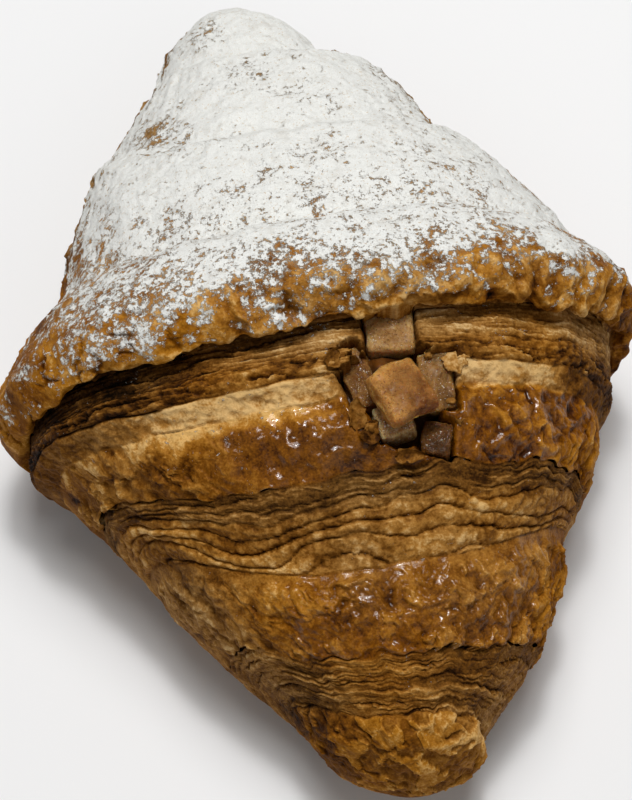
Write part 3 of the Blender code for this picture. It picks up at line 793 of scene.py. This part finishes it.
def make_die(serial, die):
    """A diced apple piece: a cut block with softened edges, cooked a little out of true."""
    mesh = bmesh.new()
    bmesh.ops.create_cube(mesh, size=2.0)
    bmesh.ops.subdivide_edges(mesh, edges=mesh.edges[:], cuts=DIE_CUTS, use_grid_fill=True)
    points, quads = unpacked(mesh)
    half = np.array(die.half)
    true = points * half
    uneven = DIE_ROUND[serial] * (1 + 0.5 * wave(true, 2.2, 200 + serial))[:, None]
    core = np.clip(true, uneven - half, half - uneven)
    out = true - core
    out /= np.linalg.norm(out, axis=1, keepdims=True) + 1e-9
    true = core + out * uneven
    skew = [[noise.noise(Vector(p) / 5 + Vector((serial * 9, axis * 17, 3))) for axis in range(3)]
            for p in true]
    grain = 0.34 * wave(true, 3.0, 90 + serial) + 0.12 * wave(true, 1.2, 95) + 0.06 * wave(true, 0.55, 98)
    middling = 1 - (core / (half - uneven)) ** 2 * (1 - np.abs(out))
    bulge = 0.35 * np.prod(middling, axis=1)
    true = true + DIE_SKEW * np.array(skew) + out * (grain + bulge)[:, None]
    points = np.array(die.centre) + true @ turned(die).T
    corner = 1 - np.abs(out).max(axis=1)
    looks = np.zeros((len(points), 1))
    local = seen_from(die, points)[0] / die.half
    # Painted shade: each die is darker towards its front right.
    slope = (np.clip((local[:, 0] - local[:, 1]) / 2, -1, 1) + 1) / 2  # darker towards the front right
    tone = 0.63 - 0.52 * slope + 0.32 * wave(points, 3.2, 97) + 0.15 * wave(points, 1.0, 99)
    looks[:, 0] = tone + 0.6 * corner
    return mesh_from(f"apple_die_{serial + 1}", points, quads, (), looks)


# Torn flakes round the mouth: middle, half length and half width, turn about X, Y and Z, curl and lightness.
Flake = namedtuple("Flake", "middle length width turn curl tone")
FLAKES = (
    Flake((0.7, -24.3, 57.3), 2.5, 1.2, (8, -26, 84), 0.5, 0.56),
    Flake((2.2, -27.4, 56.6), 1.9, 1.2, (20, -16, 52), 0.5, 0.38),
    Flake((17.3, -18.2, 57.9), 2.6, 1.7, (6, 12, 27), -0.35, 0.74),
    Flake((15.4, -27.6, 56.4), 1.7, 0.7, (8, 38, 78), 0.9, 0.60),
    Flake((-1.2, -14.9, 57.9), 1.4, 1.1, (14, -18, 60), 0.5, 0.48),
    Flake((7.4, -31.4, 55.2), 2.1, 1.0, (26, 6, -4), 0.6, 0.46),
)
# Torn crumbs: X, Y, Z and size.
CRUMBS = (
    (12.7, -13.6, 54.9, 1.15), (13.2, -14.9, 53.6, 0.7), (2.6, -25.6, 54.9, 1.0), (15.2, -22.8, 53.4, 0.7),
)
FLAKE_THICKNESS = 0.24
SEAT_SHARE = 85  # a scrap lies on this percentile of the heights under it
SEAT_BOTTOM = 38  # nothing below this height carries one
SIGHT_X, SIGHT_Y = 0.085, 0.480  # how far the line of sight runs along X and Y for each millimetre down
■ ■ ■
**Task details:** Quote each line above in full, word for word.

**The answer:**
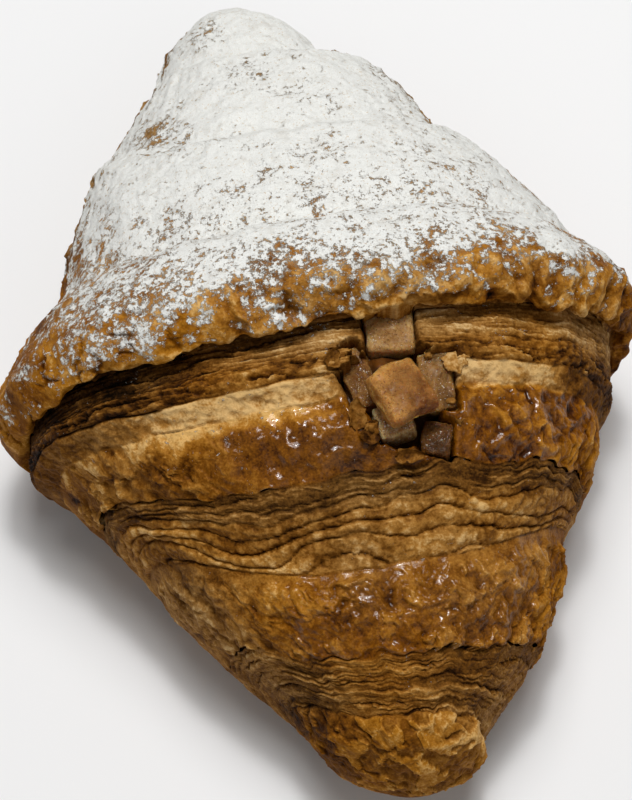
Write part 3 of the Blender code for this picture. It picks up at line 793 of scene.py. This part finishes it.
def make_die(serial, die):
    """A diced apple piece: a cut block with softened edges, cooked a little out of true."""
    mesh = bmesh.new()
    bmesh.ops.create_cube(mesh, size=2.0)
    bmesh.ops.subdivide_edges(mesh, edges=mesh.edges[:], cuts=DIE_CUTS, use_grid_fill=True)
    points, quads = unpacked(mesh)
    half = np.array(die.half)
    true = points * half
    uneven = DIE_ROUND[serial] * (1 + 0.5 * wave(true, 2.2, 200 + serial))[:, None]
    core = np.clip(true, uneven - half, half - uneven)
    out = true - core
    out /= np.linalg.norm(out, axis=1, keepdims=True) + 1e-9
    true = core + out * uneven
    skew = [[noise.noise(Vector(p) / 5 + Vector((serial * 9, axis * 17, 3))) for axis in range(3)]
            for p in true]
    grain = 0.34 * wave(true, 3.0, 90 + serial) + 0.12 * wave(true, 1.2, 95) + 0.06 * wave(true, 0.55, 98)
    middling = 1 - (core / (half - uneven)) ** 2 * (1 - np.abs(out))
    bulge = 0.35 * np.prod(middling, axis=1)
    true = true + DIE_SKEW * np.array(skew) + out * (grain + bulge)[:, None]
    points = np.array(die.centre) + true @ turned(die).T
    corner = 1 - np.abs(out).max(axis=1)
    looks = np.zeros((len(points), 1))
    local = seen_from(die, points)[0] / die.half
    # Painted shade: each die is darker towards its front right.
    slope = (np.clip((local[:, 0] - local[:, 1]) / 2, -1, 1) + 1) / 2  # darker towards the front right
    tone = 0.63 - 0.52 * slope + 0.32 * wave(points, 3.2, 97) + 0.15 * wave(points, 1.0, 99)
    looks[:, 0] = tone + 0.6 * corner
    return mesh_from(f"apple_die_{serial + 1}", points, quads, (), looks)


# Torn flakes round the mouth: middle, half length and half width, turn about X, Y and Z, curl and lightness.
Flake = namedtuple("Flake", "middle length width turn curl tone")
FLAKES = (
    Flake((0.7, -24.3, 57.3), 2.5, 1.2, (8, -26, 84), 0.5, 0.56),
    Flake((2.2, -27.4, 56.6), 1.9, 1.2, (20, -16, 52), 0.5, 0.38),
    Flake((17.3, -18.2, 57.9), 2.6, 1.7, (6, 12, 27), -0.35, 0.74),
    Flake((15.4, -27.6, 56.4), 1.7, 0.7, (8, 38, 78), 0.9, 0.60),
    Flake((-1.2, -14.9, 57.9), 1.4, 1.1, (14, -18, 60), 0.5, 0.48),
    Flake((7.4, -31.4, 55.2), 2.1, 1.0, (26, 6, -4), 0.6, 0.46),
)
# Torn crumbs: X, Y, Z and size.
CRUMBS = (
    (12.7, -13.6, 54.9, 1.15), (13.2, -14.9, 53.6, 0.7), (2.6, -25.6, 54.9, 1.0), (15.2, -22.8, 53.4, 0.7),
)
FLAKE_THICKNESS = 0.24
SEAT_SHARE = 85  # a scrap lies on this percentile of the heights under it
SEAT_BOTTOM = 38  # nothing below this height carries one
SIGHT_X, SIGHT_Y = 0.085, 0.480  # how far the line of sight runs along X and Y for each millimetre down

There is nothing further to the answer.